**Short problem**
Reproduce the following material exactly, including every line.

--- Data lines ---

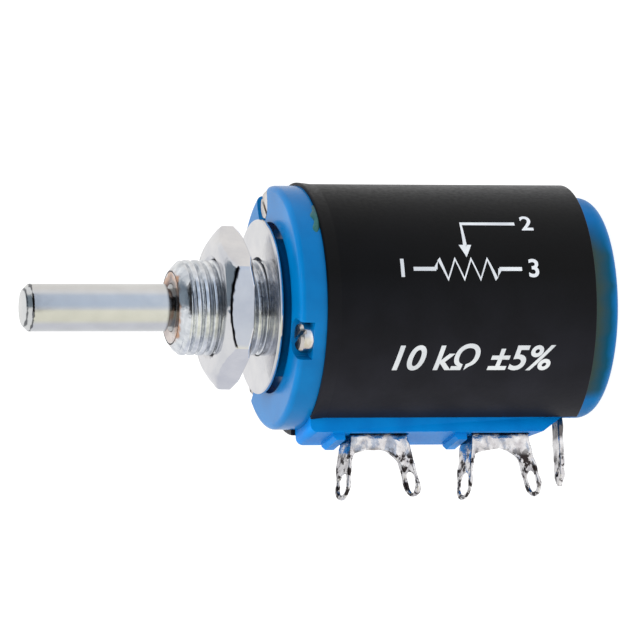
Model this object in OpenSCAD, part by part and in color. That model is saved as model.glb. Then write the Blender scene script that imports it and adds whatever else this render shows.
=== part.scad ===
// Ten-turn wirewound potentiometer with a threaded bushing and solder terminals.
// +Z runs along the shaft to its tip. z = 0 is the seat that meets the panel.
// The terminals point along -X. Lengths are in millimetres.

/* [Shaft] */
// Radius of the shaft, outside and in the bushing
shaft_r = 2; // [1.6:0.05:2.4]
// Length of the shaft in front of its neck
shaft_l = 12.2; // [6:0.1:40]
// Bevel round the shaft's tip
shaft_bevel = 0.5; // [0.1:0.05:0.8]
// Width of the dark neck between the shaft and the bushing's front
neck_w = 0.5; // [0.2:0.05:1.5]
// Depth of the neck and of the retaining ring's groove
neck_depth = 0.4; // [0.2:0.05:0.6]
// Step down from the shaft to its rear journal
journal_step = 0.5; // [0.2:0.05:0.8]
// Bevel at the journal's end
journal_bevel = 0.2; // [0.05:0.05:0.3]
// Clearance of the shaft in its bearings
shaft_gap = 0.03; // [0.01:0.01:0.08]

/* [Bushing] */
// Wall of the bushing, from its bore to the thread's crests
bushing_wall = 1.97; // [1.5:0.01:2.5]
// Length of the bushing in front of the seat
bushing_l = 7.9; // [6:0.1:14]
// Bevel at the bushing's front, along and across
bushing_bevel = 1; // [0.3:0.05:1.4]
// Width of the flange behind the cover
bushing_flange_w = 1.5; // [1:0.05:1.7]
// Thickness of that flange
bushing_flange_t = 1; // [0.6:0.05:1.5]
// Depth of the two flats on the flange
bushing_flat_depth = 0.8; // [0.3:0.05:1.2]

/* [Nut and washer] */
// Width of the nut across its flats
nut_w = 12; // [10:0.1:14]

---

**Solution to this exercise**
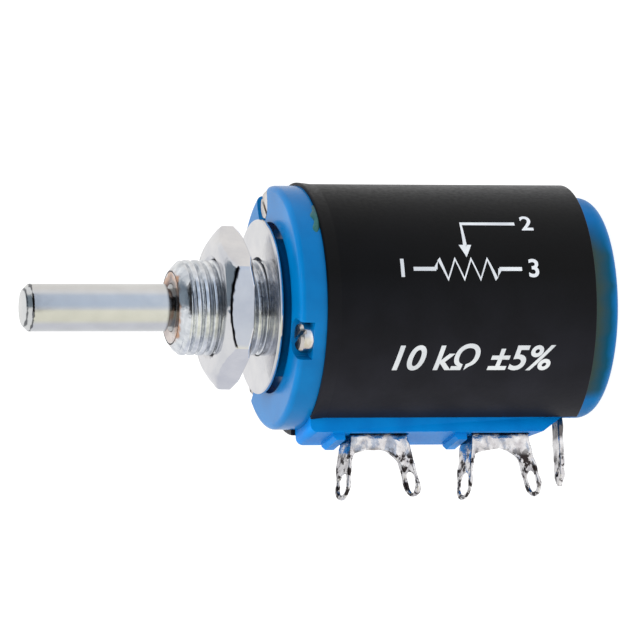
Model this object in OpenSCAD, part by part and in color. That model is saved as model.glb. Then write the Blender scene script that imports it and adds whatever else this render shows.
=== part.scad ===
// Ten-turn wirewound potentiometer with a threaded bushing and solder terminals.
// +Z runs along the shaft to its tip. z = 0 is the seat that meets the panel.
// The terminals point along -X. Lengths are in millimetres.

/* [Shaft] */
// Radius of the shaft, outside and in the bushing
shaft_r = 2; // [1.6:0.05:2.4]
// Length of the shaft in front of its neck
shaft_l = 12.2; // [6:0.1:40]
// Bevel round the shaft's tip
shaft_bevel = 0.5; // [0.1:0.05:0.8]
// Width of the dark neck between the shaft and the bushing's front
neck_w = 0.5; // [0.2:0.05:1.5]
// Depth of the neck and of the retaining ring's groove
neck_depth = 0.4; // [0.2:0.05:0.6]
// Step down from the shaft to its rear journal
journal_step = 0.5; // [0.2:0.05:0.8]
// Bevel at the journal's end
journal_bevel = 0.2; // [0.05:0.05:0.3]
// Clearance of the shaft in its bearings
shaft_gap = 0.03; // [0.01:0.01:0.08]

/* [Bushing] */
// Wall of the bushing, from its bore to the thread's crests
bushing_wall = 1.97; // [1.5:0.01:2.5]
// Length of the bushing in front of the seat
bushing_l = 7.9; // [6:0.1:14]
// Bevel at the bushing's front, along and across
bushing_bevel = 1; // [0.3:0.05:1.4]
// Width of the flange behind the cover
bushing_flange_w = 1.5; // [1:0.05:1.7]
// Thickness of that flange
bushing_flange_t = 1; // [0.6:0.05:1.5]
// Depth of the two flats on the flange
bushing_flat_depth = 0.8; // [0.3:0.05:1.2]

/* [Nut and washer] */
// Width of the nut across its flats
nut_w = 12; // [10:0.1:14]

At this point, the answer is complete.